The only other act specifically on the Brooklyn show, local favorites T-Rextasy opened the NYC Prom decked out in their finest prom attire. Vocalist Lyris Faron truly commanded the room on and off the stage, serving 1960s East Village realness in a paisley ensemble, while bassist Annie giving us Al Capone vibes. Her bandmates held down the rhythms and supplied the Greek chorus on tracks like “Gap Yr Boiz” and at points chimed in with responses to the vocal calls.
Musician Nandi Rose Plunkett is best known with her work in Pinegrove (her fellow band members not present for this show), as Half Waif she transforms from alt-country keyboardist to confessional shapeshifting electronica. Her voice evokes St. Vincent while her distinct compositions comprise of collage-esque layers of fractal sounds interlocking and pulsating, thrusting listeners into a universe transcending genres. Wearing her actual prom dress from high school, the artist released her latest EP “form/a” at the show, loaded with synths and production equipment.
Sports played Indie Pop Prom shows two years ago, and returned for both nights of this year’s Prom. Primarily playing off their latest record “All of Something” the band began to incorporate more new material, even with a cover of Josie and the Pussycats on stage.

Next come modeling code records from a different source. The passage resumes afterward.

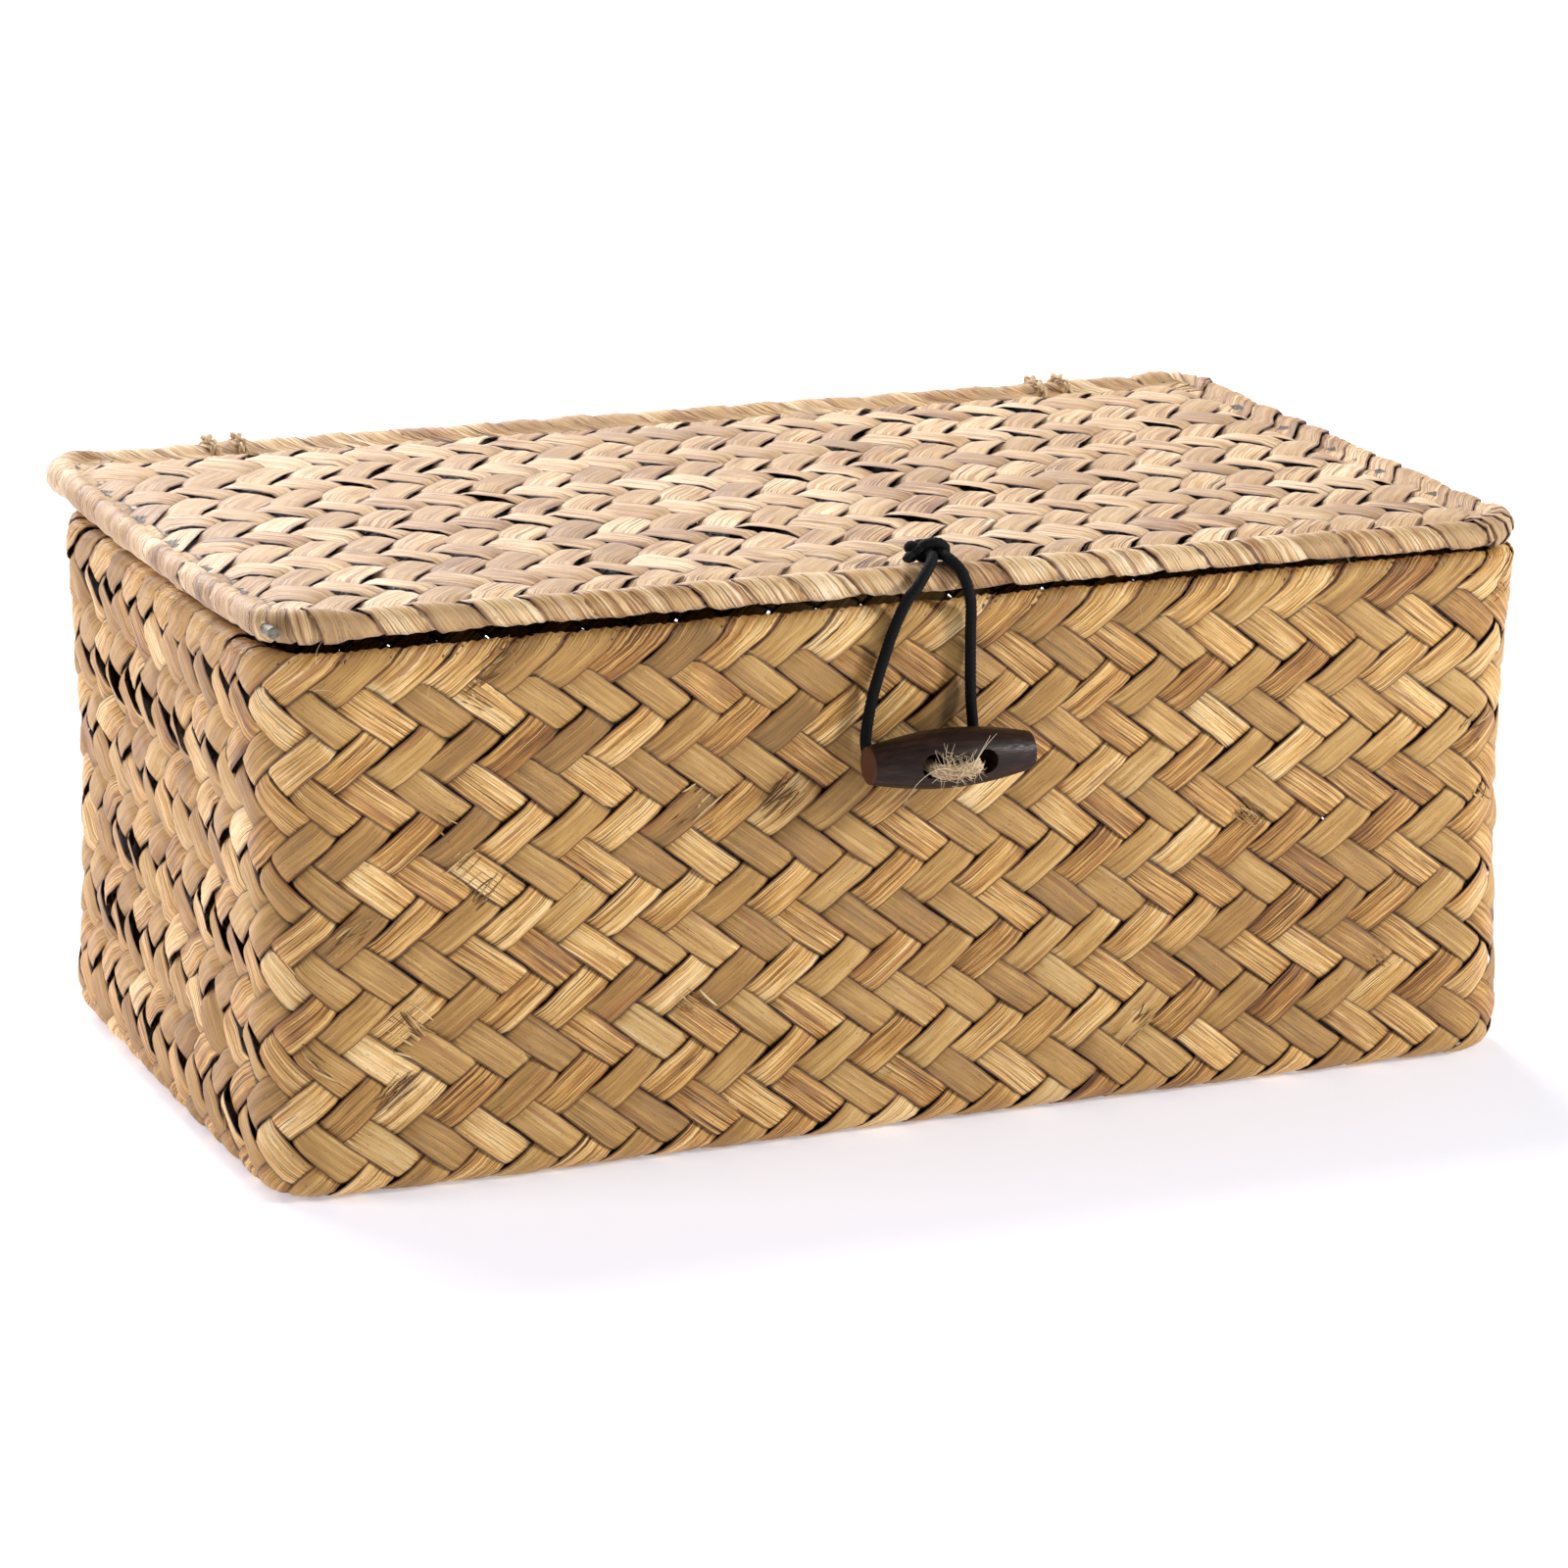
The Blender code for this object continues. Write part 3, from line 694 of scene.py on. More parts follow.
# ---------------- the wires
def rim_wire(name, inset, place, half_depth, corner, centre_y, made_of, start=0.0, stick_out=0.0):
    """A wire round an edge. place(x, y) gives its points, and stick_out is how far its end runs on."""
    half_x, half_y, bend = BODY_WIDTH / 2 - inset, half_depth - inset, corner - inset
    length = 4 * (half_x + half_y) - (8 - 2 * math.pi) * bend
    u = np.linspace(start, length - math.pi / 2 * bend, 420)
    x, y, _, _ = outline(u, half_x, half_y, bend)
    y = y + centre_y
    if stick_out:
        x = np.append(x, x[-1] - 0.0002)
        y = np.append(y, y[-1] - stick_out)
    pile = Pile()
    add_tube(pile, place(x, y), WIRE_DRAWN_RADIUS, 16)
    return pile.finish(name, made_of)


def body_wire(made_of):
    def place(x, y):
        return layered(x.shape, spread(x), y, BODY_HEIGHT - ROLL_RADIUS)

    return rim_wire("rim_wire_of_body", ROLL_RADIUS, place, BODY_DEPTH / 2, BODY_CORNER, 0.0, made_of)


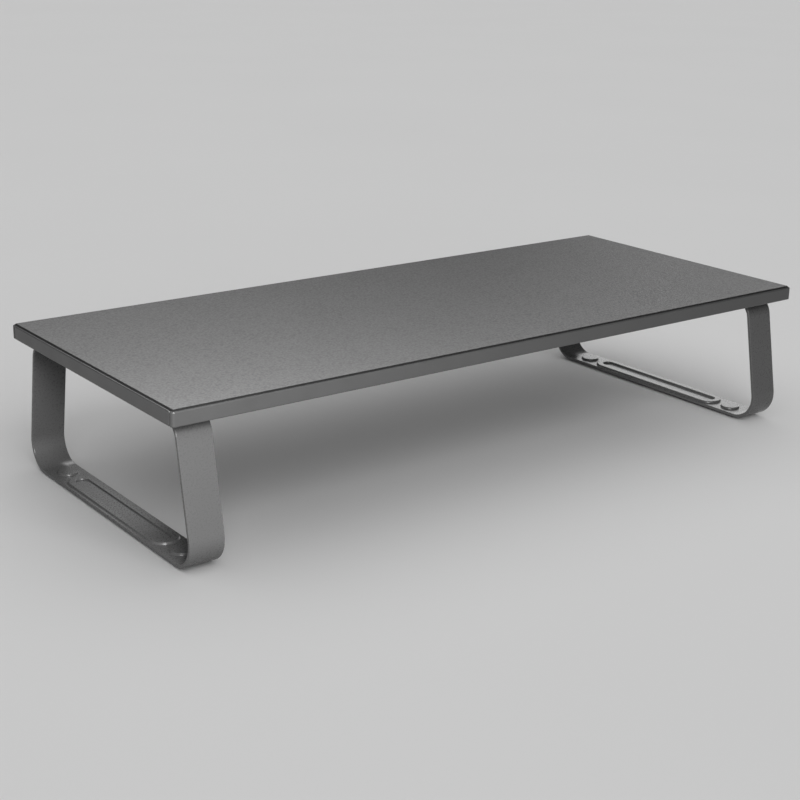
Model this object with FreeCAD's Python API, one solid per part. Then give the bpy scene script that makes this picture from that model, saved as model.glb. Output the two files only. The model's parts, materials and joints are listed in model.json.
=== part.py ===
import FreeCAD, Part
import math
import os

# Monitor riser stand: a flat board on two bent steel legs with rubber feet.
# Millimetres. +X runs along the board, +Y to the rear, +Z up.
# The origin is on the ground, under the middle of the stand.

# ---- overall ---------------------------------------------------------------
board_length = 560.0
board_depth = 235.0
foot_proud = 1.0              # rubber that stands below the leg
leg_height = 99.0             # underside of the leg's run to the top of its flanges

# ---- board -----------------------------------------------------------------
core_thickness = 9.0
top_sheet_thickness = 1.0
backing_thickness = 1.0
band_thickness = 3.0
band_round = 0.9              # outer long edges of the edge bands
corner_round = 2.4            # upright corners of the board, at the ends of the long bands
seam_gap = 0.8                # end of a side band to the front or rear band
side_seam_round = 1.2         # eased ends of the side bands at that seam
long_seam_round = 0.45        # eased ends of the long bands there
bevel_foot = 0.9              # board's outer face to the lower edge of the top sheet's bevel
bevel_head = 2.2              # board's outer face to the upper edge of that bevel
bevel_foot_corner = 1.5       # corner radii of the sheet's outline at those two edges
bevel_head_corner = 0.5

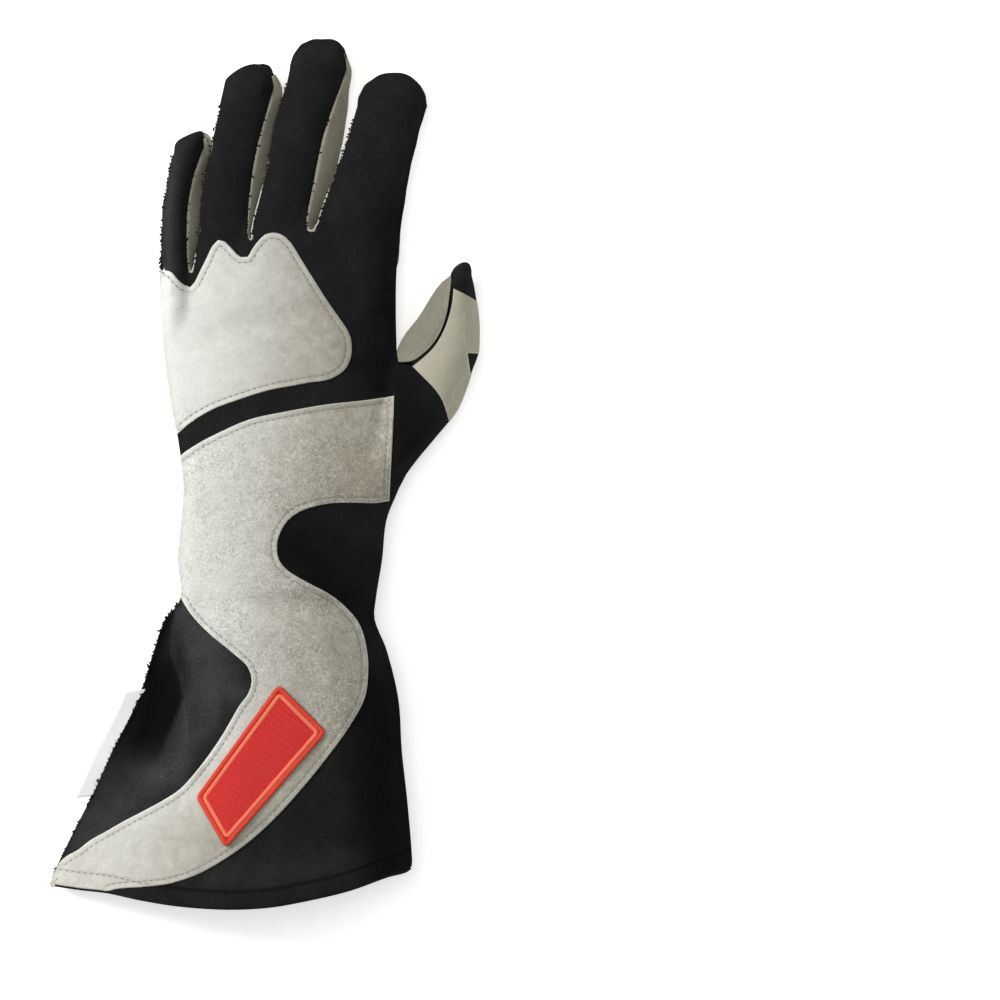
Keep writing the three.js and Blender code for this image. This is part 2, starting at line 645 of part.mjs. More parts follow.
// Each seam line can be shifted, so that the pieces on its two sides keep a gap
const cuffSide = (shift) => sideOf(shifted(SEAM_LINES.wrist, 0, -shift), BEYOND.wrist);
const thumbSide = (shift) => sideOf(
  shifted(SEAM_LINES.gusset, shift, -shift),
  [...shifted(BEYOND.gusset, shift, 0), ...BEYOND.gussetFar],
);
const heelSide = (shift) => sideOf(shifted(SEAM_LINES.thumbUnder, shift, 0), BEYOND.thumbUnder);
const frontTop = (shift) => sideOf(
  shifted(SEAM_LINES.thumbTop, shift, -shift),
  [...shifted(BEYOND.thumbTop, -shift, -shift), ...shifted(BEYOND.thumbTopFar, -shift, 0)],
);

// Sheets that every piece is cut from

const backSheet = sheet((x, y) => backTop(x, y) - WALL, backTop);
const palmSheet = sheet(palmUnder, (x, y) => palmUnder(x, y) + WALL);
const between = sheet(
  (x, y) => palmUnder(x, y) + WALL + GAP,
  (x, y) => Math.max(backTop(x, y) - WALL - GAP, palmUnder(x, y) + WALL + GAP + 0.05),
);
const onBack = (lift, thick) => sheet(
  (x, y) => backTop(x, y) + lift,
  (x, y) => backTop(x, y) + lift + thick,
);

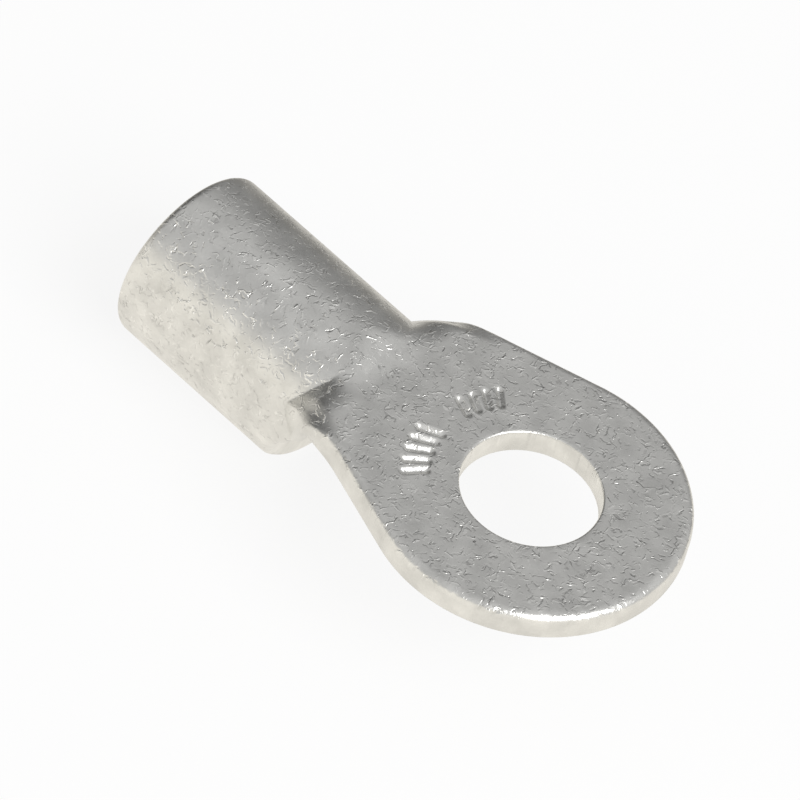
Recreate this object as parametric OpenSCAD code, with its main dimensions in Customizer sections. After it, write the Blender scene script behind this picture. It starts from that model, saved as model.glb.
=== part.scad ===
// Ring terminal for a crimped wire: one folded copper sheet, a flat tongue with a
// stud hole and a rolled barrel with a brazed butt seam.
//
// Frame: the origin is the centre of the stud hole on the contact face, +Z is the
// axis of the hole and points out of that face, and the wire leaves along -X.

/* [Sheet] */
// Thickness of the sheet
sheet_t = 1.1; // [0.9:0.05:1.3]
// Radius rolled over on the punched edges of the outer face
roll_r = 0.35; // [0.2:0.05:0.4]
// Radius left on the punched edges of the inner face
burr_r = 0.1; // [0.05:0.05:0.15]

/* [Tongue] */
// Diameter of the stud hole
stud_d = 5.3; // [4.3:0.1:6.4]
// Width of the ring around the stud hole
ring_w = 12.1; // [11.5:0.1:12.5]
// Taper of each side of the neck, from the ring down to the barrel, in degrees
neck_taper = 18.4; // [16:0.2:20]

/* [Barrel] */
// Outer diameter of the rolled barrel
barrel_od = 7.2; // [6.9:0.1:7.4]
// Length of the barrel along its seam
barrel_len = 7.9; // [7:0.1:9.5]
// Height of the barrel's top above the contact face
top_step = 0.4; // [0.3:0.05:0.5]
// Width of the groove along the brazed seam
seam_w = 0.5; // [0.3:0.05:0.7]
// Depth of the groove along the brazed seam
seam_depth = 0.12; // [0.1:0.02:0.2]

/* [Shoulder] */
// Distance from the stud hole's axis to the barrel's front rim
rim_x = 9.6; // [9.4:0.1:10.5]
// Length of the notch between the neck and the barrel's rim
notch_l = 3.4; // [3.1:0.1:3.7]
// Angle around the barrel from its top to the place where the notch ends, in degrees
notch_turn = 143; // [138:1:148]
// Length of the formed shoulder, from the flat neck to the barrel's front rim
shoulder_l = 2.8; // [2.6:0.1:3]

/* [Hidden] */

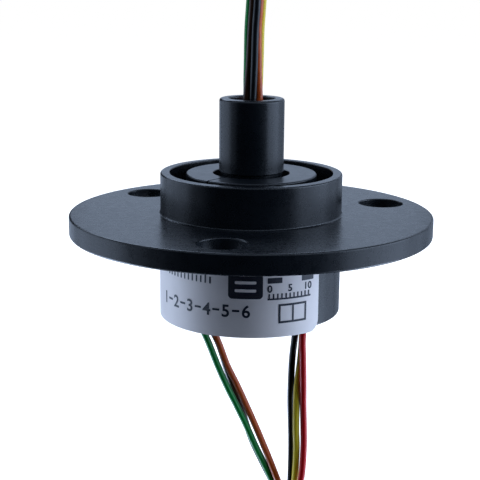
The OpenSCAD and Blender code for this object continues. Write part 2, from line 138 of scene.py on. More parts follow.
def around(radius, turn, height):
    # Cylinder coordinates to points: x = radius cos, y = radius sin.
    flat = 0 * radius * turn
    return np.stack([radius * np.cos(turn), radius * np.sin(turn), height + flat], axis=-1) * mm


def revolved(outline, columns=360):
    # Points of the outline (radius, height) turned round the axis.
    turn = np.radians(np.arange(columns) * 360 / columns)[None, :]
    points = around(outline[:, 0][:, None], turn, outline[:, 1][:, None])
    return points, gridFaces(len(outline), columns, wrapColumns=True)


def plainSector(innerR, outerR, fromDeg, toDeg, rows, height):
    # Flat piece of a ring: radius runs over the rows and the bearing over whole degrees.
    radius = np.linspace(innerR, outerR, rows + 1)[:, None]
    turn = np.radians(np.arange(fromDeg, toDeg + 1))[None, :]
    points = around(radius, turn, height)
    return points, gridFaces(*points.shape[:2])


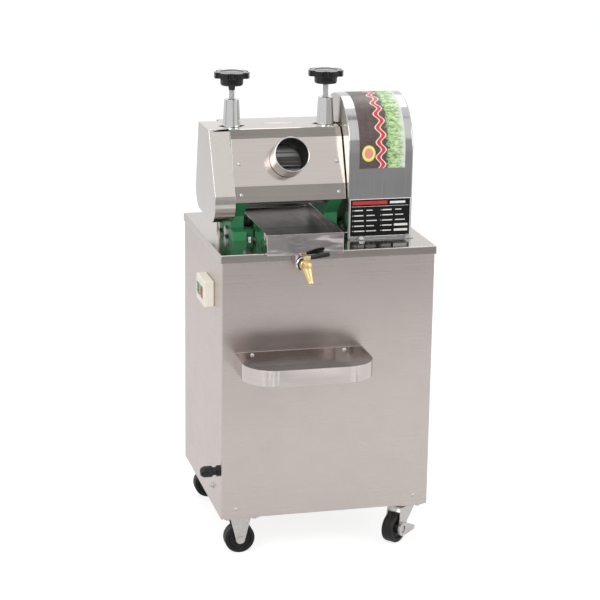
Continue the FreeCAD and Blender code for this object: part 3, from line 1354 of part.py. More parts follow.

While the last time they took the Indie Pop Prom stage, the band was five-piece, the band has since become a more consistent quartet, with the members working more tight and cohesive as ever since they have all graduated college.
With her debut LP “Slugger,” Sadie Dupuis (the famed frontdemon of Speedy Ortiz) tackled feminist ideals, consent, and witchcraft wrapped up in a sleekly produced package as Sad13 (pronounced ‘Sad thirteen.’) On stage, her veritable who’s who of local talented femmes (Jade Payne of Aye Nako, musician Emily Reo, and Zoe Brecher of Hushpuppy). Lyrically, Dupuis remains as tongue-in-cheek as ever with lines like “Objectify these boys” and the annalingus-referencing “They still wanna lick my asshole” on set-closer “Hype.” The group’s impeccable chemistry shows the level of dedication they’ve put into the project, working as a well-oiled machine, juggling the many moving parts of Dupuis’ compositions. For her own prom date, Dupuis brought Cloud Nothings’ frontman Dylan Baldi to both shows.
The Pains of Being Pure at Heart came full circle this evening, having played the first ever Indie Pop Prom, and now returning with an almost entirely different lineup. The new group features Jess Weiss of Fear of Men who made her presence known singing lead on the track “Kelly.” With leader Kip Berman wearing a prom suit (similar to the one he wore four years ago), the band felt like a fitting ending to the long evening. Playing a blend of 80s and 90s alternative and synthpop taking references from shoegaze and pop, making themselves the ideal prom band. With sparkly synths soaring above layers of guitars and the backbeat of the drums accented Berman’s subdued, yet fully present vocal style. The night felt fully like a throwback to your own prom or for those who didn’t attend, the idealized John Hughes film version loaded with pageantry, great music, and hopefully more diversity.